The 239 sales that Royalty Exchange analyzed — looking at both average and media data — were all music-related and excluded private syndicate transactions and 10-year temporary sales. The company also broke out all sales with closing multiples of 10 times net publisher’s share or more.
Royalty Exchange identified five key factors that investors look for when considering whether to invest in a song or catalog.
LONGEVITY
The longer a catalog has been earning royalties, the longer investors feel comfortable that it will continue to earn royalties. “It’s known in investing circles as ‘The Lindy Effect,’” says Young, a reference to Lindy’s Deli, which catered to show business veterans from 1921 to 2017 in New York’s Times Square. “If a song has been earning for 10 years, it probably will continue earning for another 10 years.”
It’s not surprising, then, that the average age of songs included in a catalog is one of the most important determining factors behind how much investors are willing to pay:
- Looking at all sales, Royalty Exchange found that catalogs older than five years attracted a closing multiple about 20% higher than the median.
- Looking at the catalogs that sold at a multiple of 10 times or more, the average age was 13 years, with the median age being 10 years.
SOURCE OF ROYALTIES
Because longevity is important, investors look for catalogs that generate royalties from sources they feel will continue. Top among these is streaming-based royalties. Streaming royalties are considered more sustainable than radio airplay or digital/physical sales. (See chart.) Synch royalties can be lucrative, but Young says that past synch performance does not predict future royalties — especially if investors are not able to work a song or catalog. “If Sony/ATV has been successful getting synchs for a song on its roster, then that definitely factors in,” says Young. But, he adds, “if a song gets synched a bunch early in its life, that could be a contraindication of its long-term synchability.”
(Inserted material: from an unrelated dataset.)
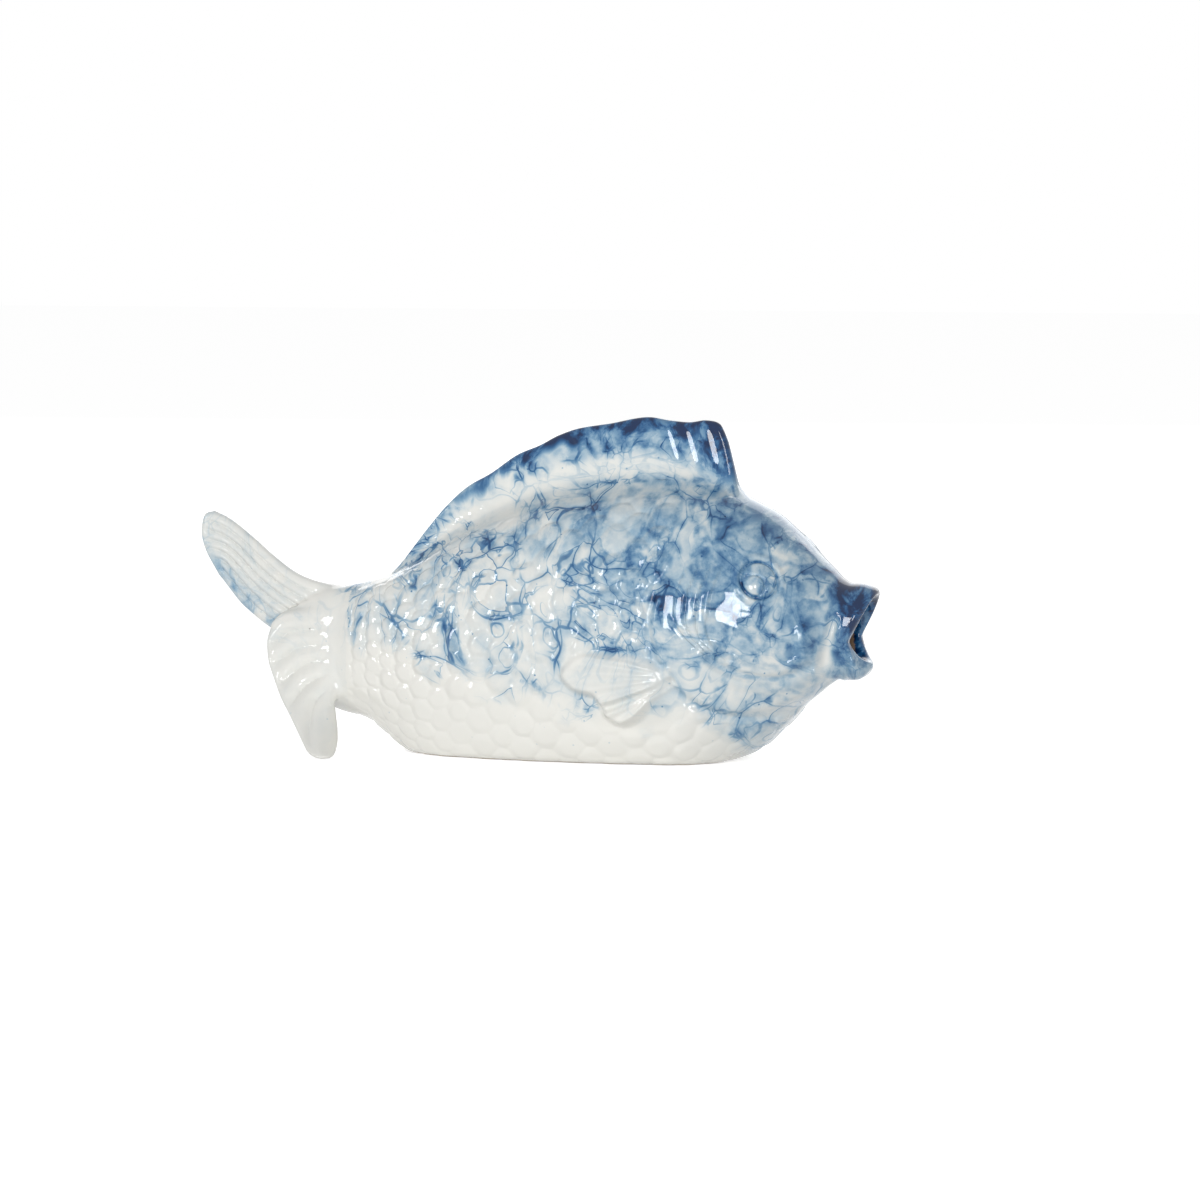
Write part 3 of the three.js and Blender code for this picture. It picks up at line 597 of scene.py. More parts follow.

Royalty Exchange’s analysis shows that among the catalogs that sold for a multiple of 10 times or more, streaming generated on average 62% of their royalties, with the median being 64%. For those that sold for less than 10 times net publisher’s share, streaming generated only 44% of the earnings on average and a median of 42%.
FAMILIARITY
Royalty Exchange says it has demonstrated that blind investments in catalogs that meet certain financial criteria, without examining the details of the music, songs or artist, earn higher returns on average. But its analysis indicates that when investors can review song and artist details, the closing multiples are 20% higher. “It has been replicated too many times to be luck: For assets where the artist or song is well known,” says Young, “the more you pay, the more your return is going to be.”
He adds that “anecdotally, we’ve seen catalogs for superstar artists close at far higher multiples, which indicates that investors are willing to pay more for bragging rights to a certain song or catalog, or that they feel that superstar artists are a safer investment.”
COST
While investors typically value a catalog in terms of its last 12 months of net publisher’s share (essentially gross profit) — and determine how many multiples of that figure they are willing to spend to acquire it — the absolute cost of the catalog is also a factor, according to Royalty Exchange. Its analysis shows that investors have indicated a willingness to pay a higher multiple for a lower-cost catalog.
Of the catalogs that sold for a multiple of 10 or higher, the average transaction was $56,800, with the median being $28,000.
GENRE
Young says that according to the analysis there was no discernible preference for one genre over another. The list of catalogs that sold for multiples of 10 times or higher range from hip-hop to country to R&B to rock to electronic. “So long as the average age of the catalog is 10 years or more and still generating streaming activity,” he says, “investors are willing to acquire the royalties.”